Unfortunately, recession gripped the telecom industry after Patel decided to split up Cabletron, and the stocks have been hammered anyway. Riverstone Networks now trades around $7.50 per share. Enterasys had traded around $10 per share until early February, when it disclosed an investigation by the Securities and Exchange Commission; shares have since plummeted to $4. Aprisma is still a subsidiary of Enterasys, and will eventually be spun off once the company clears up its SEC troubles.
"It's a little difficult to talk of the wisdom of the move unless you remember the time the decision was made," Grozovsky said. "He did well given the cards he was dealt."
While he enjoys his year off, Patel contemplates his next career move.

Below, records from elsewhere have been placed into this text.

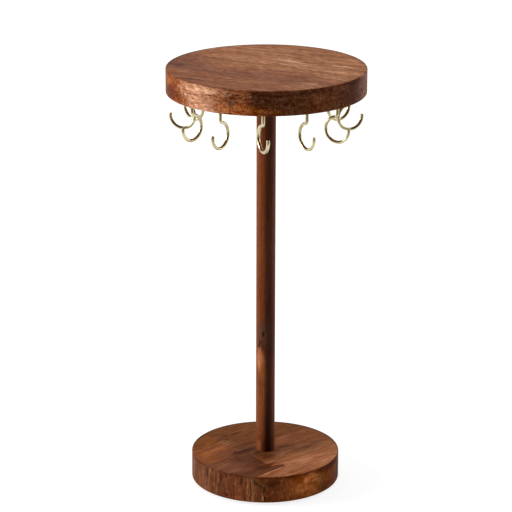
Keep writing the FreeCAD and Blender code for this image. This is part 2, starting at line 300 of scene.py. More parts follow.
TOP_EDGE_MARKS = [
    # the left end, orange above and red below
    ((-84.5, 280), (7, 3), 0, "ginger", 0.60, 0.2),
    ((-72, 282), (7, 2), 0, "saddle", 0.60, 0.2),
    ((-78, 273.5), (12, 4.4), 0, "garnet", 0.70, 0.2),
    ((-63, 272), (9, 2.8), 0, "russet", 0.75, 0.2),
    ((-61, 280.5), (6, 2.2), 0, "straw", 0.40, 0.0),
    ((-67, 275), (7, 2.4), 0, "garnet", 0.34, 0.0),
    # a painted highlight, the key lamp's sheen on the left of the edge, with a few thin lines of grain in it
    ((-47, 281.5), (11, 1.6), 0, "cream", 0.60, 0.3),
    ((-24.5, 281.5), (3, 1.4), 0, "walnut", 0.70, 0.3),
    ((-22, 279), (2.8, 2), 0, "terracotta", 0.75, 0.3),
    ((-27, 278), (3.2, 1), 0, "russet", 0.75, 0.3),
    ((-33.5, 277), (4.4, 0.5), 3, "biscuit", 0.70, 0.4),
    ((-38, 279.5), (3.4, 0.4), 3, "umber", 0.65, 0.4),
    ((-43, 276), (5, 0.5), 2, "cream", 0.65, 0.4),
    ((-51, 278), (5, 0.5), 2, "walnut", 0.60, 0.4),
    ((-37, 283.5), (5, 2.4), 0, "cream", 0.40, 0.0),
    ((-27.5, 282), (5, 3.2), 0, "cream", 0.38, 0.0),
    ((-36.5, 277), (5, 2), 0, "chestnut", 0.36, 0.0),
    ((-23, 277), (5, 1.8), 0, "garnet", 0.36, 0.0),
    # fine level lines at the right end
    *repeated([(78, 273.5), (79, 271.5), (79, 269.5)], (5.5, 0.45), "rose", 0.48, 0.3),
    # dark dots by the seam
    *repeated(
        [(-23.5, 282.5), (-20.5, 281.5), (-22.5, 279.5), (-19.5, 279), (-18.5, 283.5)],
        (1.2, 0.6), "bark", 0.60, 0.4),
    ((-25.5, 279), (1.6, 0.9), 0, "bark", 0.50, 0.5),
    *repeated([(-24.5, 282), (-18.5, 281.5), (-16.5, 279.5)], (1.5, 0.85), "bark", 0.70, 0.5),
    *repeated([(-20.5, 279.5), (-19, 277)], (1.8, 1), "walnut", 0.72, 0.5),
    # grey and orange patches round the seam
    ((-22.3, 275), (1.7, 4.6), 0, "slate", 0.70, 0.3),
    ((-15.5, 283), (3.8, 1.5), 0, "saddle", 0.75, 0.2),
    ((-15.5, 279), (4, 3), 0, "oak", 0.60, 0.2),
    ((-10, 281.5), (0.7, 3), 0, "biscuit", 0.45, 0.5),
    ((-29, 273), (5, 2.2), 0, "clay", 0.65, 0.2),
    ((-25, 271.5), (5, 2), 0, "apricot", 0.65, 0.2),
    ((-14, 272), (8, 3.2), 0, "copper", 0.85, 0.2),
    ((-2, 271), (10, 2.6), 0, "ginger", 0.90, 0.2),
    ((6, 270.5), (9, 1.9), 0, "saddle", 0.85, 0.2),
    # the darker board to the right of it
    ((-4, 281.5), (2.6, 1), 0, "mahogany", 0.80, 0.4),
    ((3.5, 282), (2.6, 1), 0, "mahogany", 0.80, 0.4),
    ((-0.5, 279), (2.2, 0.9), 0, "umber", 0.70, 0.4),
    ((9.5, 275.5), (7, 3), 0, "walnut", 0.55, 0.2),
    ((18, 278), (2.4, 5), 0, "chestnut", 0.55, 0.2),
    ((34, 278.5), (4, 2.6), 10, "oak", 0.65, 0.2),
    ((26, 282.5), (8, 1.8), 0, "cocoa", 0.75, 0.2),
    ((39, 282.5), (7, 1.6), 0, "mahogany", 0.75, 0.2),
    ((54, 281.5), (6, 1.6), 10, "dusk", 0.60, 0.3),
    ((51.5, 275.5), (1.3, 5), 0, "mahogany", 0.55, 0.3),
    ((66, 283), (9, 1.8), 0, "oxblood", 0.80, 0.2),
    ((74, 275), (6, 5), 0, "plum", 0.65, 0.2),
    ((77.5, 279), (5, 0.6), 12, "rose", 0.35, 0.5),
    ((74, 277), (5, 0.5), 12, "rose", 0.25, 0.5)]

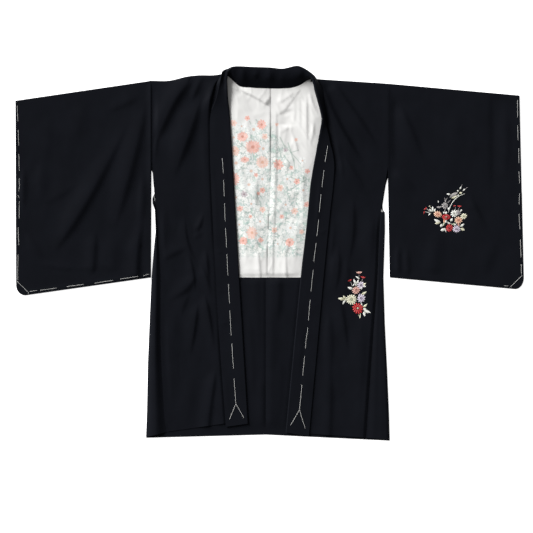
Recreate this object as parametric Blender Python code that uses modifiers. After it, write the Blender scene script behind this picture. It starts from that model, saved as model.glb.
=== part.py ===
"""A woman's haori jacket, laid flat on its back with its front side up.

The garment is cut from straight strips of silk crepe. Each half of the body is one strip: its hem is
turned up inside, its back lies on the surface, and it folds over the shoulder into the front. Two
sleeves are flat tubes, two narrow gussets widen the sides, a folded collar runs down both fronts, and a
light lining covers the inside of the back. Right and left are the wearer's: the right side is at -X.
X runs across the garment, Y up towards the neck, Z up from the surface. Sizes are in millimetres.
"""

import math
from collections import namedtuple

import bpy
import numpy as np
from mathutils import Vector

MM = 0.001

WALL = 1.2            # thickness of every cloth wall
GAP = 0.3             # air left between two pieces that meet
LAYER = WALL + GAP    # height that one layer of cloth takes

BACK_Z = WALL / 2             # middle of the outer back, which lies on the surface
INSIDE_Z = BACK_Z + LAYER     # middle of the lining and of the turned-up hem
FRONT_Z = INSIDE_Z + LAYER    # middle of the fronts, gussets and upper sleeve layers
RIM_Z = (BACK_Z + FRONT_Z) / 2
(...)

He acknowledges that the start-up environment "where they're so energetic they're bouncing off the walls" still has its appeal.
"If I have a clean slate, yes, I'd like to start another company," Patel says.
He does have advice for new entrepreneurs trying to break into the telecom industry: know your product, deliver it on time and on budget, and know who is going to buy it. He cited his own Yago Systems, which completely built a switch for less than $5 million in venture capital, as a good example.
"Execution is the game now. The team that can deliver the box and target the customers in the right way will do all right," he said. "If you need another $30 million, the VCs will say no way," Patel said. "But if you say you only need another $3 million, they might well go for that."
After his talks in January with several venture capital firms, Patel says he expects to join the corporate boards of at least a few telecom companies. He previously served as a board member for Coola in Woburn, Mass., a wireless-software company that existed for two years but went out of business this month.
Patel is bullish on the long-term prospects for the telecom industry, even though he believes different sectors will recover from the recession at different speeds. He cited recent favorable sales forecasts by Cisco Systems as proof that the market has at least stabilized for 2002 and 2003. Growth this year will be "nothing huge," he says, but "there are business drivers that still exist for spending money."
In particular Patel is optimistic for the "metro" sector of telecom, where customers are wired up to their local urban networks. Switches that connect business customers to those metro networks and to let telecom carriers sell new services to those customers- should be popular products.
Riverstone Networks makes such a product, as does Gotham Networks. Other telecom companies, both start-up and giant alike, are scrambling to get into the sector as well.
"It's all about new services," he says, "squeezing more revenues out of the customers."